L’affair De Niro comes in the wake of similar celebrity rebuffs. In April, Robert Downey Jr. walked out of an interview with Krishnan Guru-Murthy of Britain’s Channel 4 News when the questioning turned more to Downey’s past misadventures than Avengers: Age of Ultron. “I just wish I’d left sooner,” he said later.
In March, while promoting Cinderella, Cate Blanchett appeared to lose it over an Australian interviewer’s off-the-wall questions, though both parties later suggested she’d merely feigned outrage. And in 2013, Quentin Tarantino also ran out of patience with Guru-Murthy, saying, “I’m shutting your butt down!”
Cate Blanchett
Social media, gleefully seizing on the breakdowns, magnifying each incident, which is why most publicists tell clients to remain in their seats. “It’s never ideal to walk out,” says PMK*BNC’s Catherine Olim, “but actors are human beings, and sometimes emotions get the best of them. We try to talk through questions ahead of time that could be delicate or sensitive.”

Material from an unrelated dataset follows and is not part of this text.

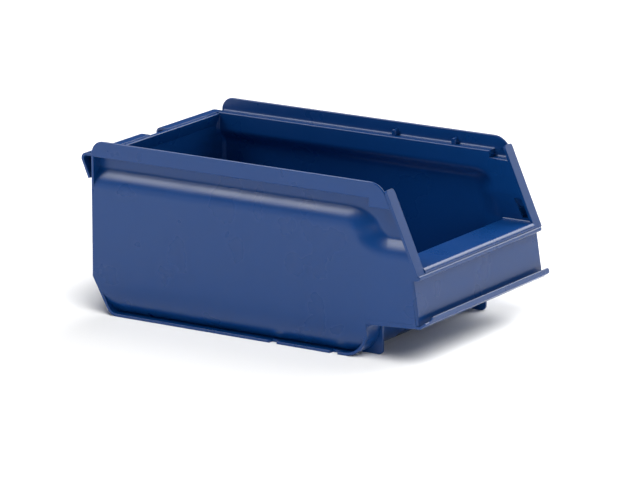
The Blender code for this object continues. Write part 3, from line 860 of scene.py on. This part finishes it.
class BIN_OT_back(bpy.types.Operator):
    """Adds the back wall with its thick rim, and the two hooks that hang the bin on a rail"""

    bl_idname = "bin.back"
    bl_label = "Back wall and hooks"

    def execute(self, context):
        sizes = context.scene.bin_sizes
        head = LEDGE_TOP - WALL / 2

        def at_rear(middle):
            return middle.y > REAR - WALL / 2

        panel = [(-SIDE, HAUNCH_TOP), (SIDE, HAUNCH_TOP), (SIDE, head), (-SIDE, head)]
        shape = bmesh.new()
        prism(shape, "Y", panel, REAR - WALL, REAR, sizes.edge, at_rear)
        as_piece("back_moulding", shape, ["back_wall"])
        # The rim's thick top tapers down to the wall and ends just inside the wall's outer face.
        rim_low, rim_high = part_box("rear_rim")
        rim_rear, taper_foot = REAR - 0.4 * MM, rim_low.z - 7 * MM
        rim = [
            (REAR - WALL, taper_foot),
            (rim_low.y, rim_low.z + MM),
            (rim_low.y, rim_high.z),
            (rim_rear, rim_high.z),
            (rim_rear, taper_foot),
        ]
        shape = bmesh.new()
        prism(shape, "X", rim, rim_low.x, rim_high.x, sizes.edge, lambda middle: middle.y < REAR - MM)
        as_piece("rear_rim_moulding", shape, ["rear_rim"])
        for side, sign in SIDES.items():
            name = f"{side}_hanging_hook"
            shape = bmesh.new()
            prism(shape, "X", hook_outline(), sign * HOOK_INNER_END, sign * HOOK_OUTER_END, sizes.fine_edge)
            as_piece(f"{name}_moulding", shape, [name])
        return {"FINISHED"}


def hook_outline():
    """The (y, z) section of a hook: out over the rim, then down and back in towards the wall."""
    bend = 5 * MM
    centre = (HOOK_REACH - bend, HOOK_CROWN - bend)
    tip_y, tip_z = REAR + 5 * MM, HOOK_TIP + 2 * MM
    points = [(REAR - MM, HOOK_CROWN)] + arc(centre, bend, 90, 0, steps=8)
    points += [(HOOK_REACH, HOOK_NOSE), (tip_y, tip_z), (tip_y - WALL, tip_z + 0.8 * MM)]
    points += [(HOOK_REACH - WALL, HOOK_NOSE)] + arc(centre, bend - WALL, 0, 90, steps=8)
    return points + [(REAR - MM, HOOK_CROWN - WALL)]


class BIN_OT_foot_ribs(bpy.types.Operator):
    """Adds the two short ribs that stand under the front"""

    bl_idname = "bin.foot_ribs"
    bl_label = "Foot ribs"

    def execute(self, context):
        sizes = context.scene.bin_sizes
        corner = 4 * MM
        centre = (PROW_START, PROW_TOP - 3.5 * MM)
        reach = PROW_START - PROW_FRONT - WALL / 2
        curve = arc(centre, reach, -180, -105, steps=8, rise=centre[1] - WALL / 2)
        foot = arc((RIB_FRONT + corner, corner), corner, -90, -180)
        outline = foot + [(RIB_FRONT, RIB_TOP)] + curve + [(RIB_REAR, 0)]
        for side in SIDES:
            name = f"{side}_foot_rib"
            shape = bmesh.new()
            prism(shape, "X", outline, low(name).x, high(name).x, sizes.fine_edge)
            as_piece(f"{name}_moulding", shape, [name])
        return {"FINISHED"}


class BIN_OT_stage(bpy.types.Operator):
    """Adds the white studio floor, the soft lights and the camera"""

    bl_idname = "bin.stage"
    bl_label = "Studio stage"

    def execute(self, context):
        scene = context.scene
        scene.view_settings.view_transform = "Standard"
        shape = bmesh.new()
        bmesh.ops.create_grid(shape, x_segments=2, y_segments=2, size=15)
        mesh = bpy.data.meshes.new("studio_floor")
        shape.to_mesh(mesh)
        shape.free()
        floor = bpy.data.objects.new("studio_floor", mesh)
        scene.collection.objects.link(floor)
        material = bpy.data.materials.new("matt_white_paper")
        material.use_nodes = True
        shader = material.node_tree.nodes["Principled BSDF"]
        shader.inputs["Base Color"].default_value = linear(scene.bin_colours.floor)
        shader.inputs["Roughness"].default_value = 0.9
        shader.inputs["Specular IOR Level"].default_value = 0.1
        mesh.materials.append(material)
        world = bpy.data.worlds.new("white_studio")
        world.use_nodes = True
        sky = world.node_tree.nodes["Background"]
        sky.inputs["Color"].default_value = (1.0, 1.0, 1.0, 1.0)
        sky.inputs["Strength"].default_value = 0.06
        scene.world = world
        # The floor has a light of its own and is left out of the rear banks, so that it stays evenly
        # pale while they draw the long highlights on the shoulders.
        add_bank("overhead_bank", (0.6, -0.2, 0.77), 60, 1.6)
        rear = add_bank("rear_bank", (-0.28, 0.52, 0.8), 34, 2.5)
        rear_right = add_bank("rear_right_bank", (0.35, 0.52, 0.78), 34, 0.6)
        add_bank("right_bank", (0.82, -0.22, 0.53), 48, 2.0)
        add_bank("left_rear_card", (-0.85, 0.52, 0.15), 34, 0.3)
        add_bank("left_card", (-0.8, -0.58, 0.1), 18, 0.45)
        add_bank("front_card", (-0.55, -0.77, 0.33), 20, 0.28)
        wash = add_bank("floor_wash", (-0.4, -0.45, 0.8), 40, 3.1)
        link_floor(wash, floor, "INCLUDE")
        link_floor(rear, floor, "EXCLUDE")
        link_floor(rear_right, floor, "EXCLUDE")
        add_camera()
        return {"FINISHED"}


def link_floor(lamp, floor, state):
    """Lets a lamp light the floor alone (INCLUDE), or everything but the floor (EXCLUDE)."""
    chosen = bpy.data.collections.new(f"{lamp.name}_floor")
    chosen.objects.link(floor)
    chosen.collection_objects[0].light_linking.link_state = state
    lamp.light_linking.receiver_collection = chosen


def add_bank(name, towards, spread, strength):
    """A far, soft bank of light in a direction, this many degrees across."""
    light = bpy.data.lights.new(name, "SUN")
    light.angle = math.radians(spread)
    light.energy = strength
    lamp = bpy.data.objects.new(name, light)
    lamp.rotation_euler = Vector(towards).to_track_quat("Z", "Y").to_euler()
    bpy.context.scene.collection.objects.link(lamp)
    return lamp


def add_camera():
    """A long lens far off at the bin's front left, looking slightly down."""
    azimuth, elevation = math.radians(-57.55), math.radians(14.33)
    back = Vector((
        math.sin(azimuth) * math.cos(elevation),
        -math.cos(azimuth) * math.cos(elevation),
        math.sin(elevation),
    ))
    lens = bpy.data.cameras.new("studio_camera")
    lens.lens = 277.15
    lens.sensor_width = 36
    camera = bpy.data.objects.new("studio_camera", lens)
    camera.location = (-3.4821, -2.2194, 1.1204)
    camera.rotation_euler = back.to_track_quat("Z", "Y").to_euler()
    bpy.context.scene.collection.objects.link(camera)
    bpy.context.scene.camera = camera


PIECES = (
    BIN_OT_side_walls,
    BIN_OT_base,
    BIN_OT_rails,
    BIN_OT_front_rims,
    BIN_OT_front,
    BIN_OT_label_lip,
    BIN_OT_back,
    BIN_OT_foot_ribs,
    BIN_OT_stage,
)


class BIN_PT_sidebar(bpy.types.Panel):
    """Lists the bin's sizes, colours and pieces"""

    bl_idname = "BIN_PT_sidebar"
    bl_label = "Stacking bin"
    bl_space_type = "VIEW_3D"
    bl_region_type = "UI"
    bl_category = "Bin"

    def draw(self, context):
        for group in (context.scene.bin_sizes, context.scene.bin_colours):
            for name in group.bl_rna.properties.keys():
                if name not in ("rna_type", "name"):
                    self.layout.prop(group, name)
        for piece in PIECES:
            self.layout.operator(piece.bl_idname)


CLASSES = (BinSizes, BinColours, *PIECES, BIN_PT_sidebar)


def register():
    for cls in CLASSES:
        bpy.utils.register_class(cls)
    bpy.types.Scene.bin_sizes = bpy.props.PointerProperty(type=BinSizes)
    bpy.types.Scene.bin_colours = bpy.props.PointerProperty(type=BinColours)


def unregister():
    del bpy.types.Scene.bin_colours
    del bpy.types.Scene.bin_sizes
    for cls in reversed(CLASSES):
        bpy.utils.unregister_class(cls)


def main():
    register()
    bpy.ops.bin.side_walls()
    bpy.ops.bin.base()
    bpy.ops.bin.rails()
    bpy.ops.bin.front_rims()
    bpy.ops.bin.front()
    bpy.ops.bin.label_lip()
    bpy.ops.bin.back()
    bpy.ops.bin.foot_ribs()
    bpy.ops.bin.stage()


if __name__ == "__main__":
    main()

Another publicist advises clients to deflect with humor rather than confront the journalist. Not everyone agrees. Says PR veteran Howard Bragman, chairman and founder of 15 Minutes: “Under certain circumstances, if you feel uncomfortable, walk. If you feel something going negative, you don’t have to tie a noose for your own hanging.” Bragman concedes a young actor might pay a price for taking that tack, “but Robert De Niro is at that point in his life where he doesn’t have to worry about his reputation.”
Bragman also contends that, in a lot of cases, studios don’t spend enough time prepping actors for potentially tricky encounters, even though on movies that have overtly political themes or raise controversial issues, some effort is often made to make sure all the filmmakers stay on message. Suggests another publicist, “The Intern is a benign romantic comedy. I doubt anyone seriously stepped up to offer De Niro talking points.”
It’s also not lost on Hollywood’s public relations corps that navigating the British press, where most of the recent face-offs took place, is particularly problematic. “As a rule, and this is admittedly a generalization,” says Olim, “a lot of the British press can be very personal in their line of questioning and occasionally provocative.” Adds Bragman, “What we think is snarky here on Page Six or TMZ is run-of-the-mill in the U.K.”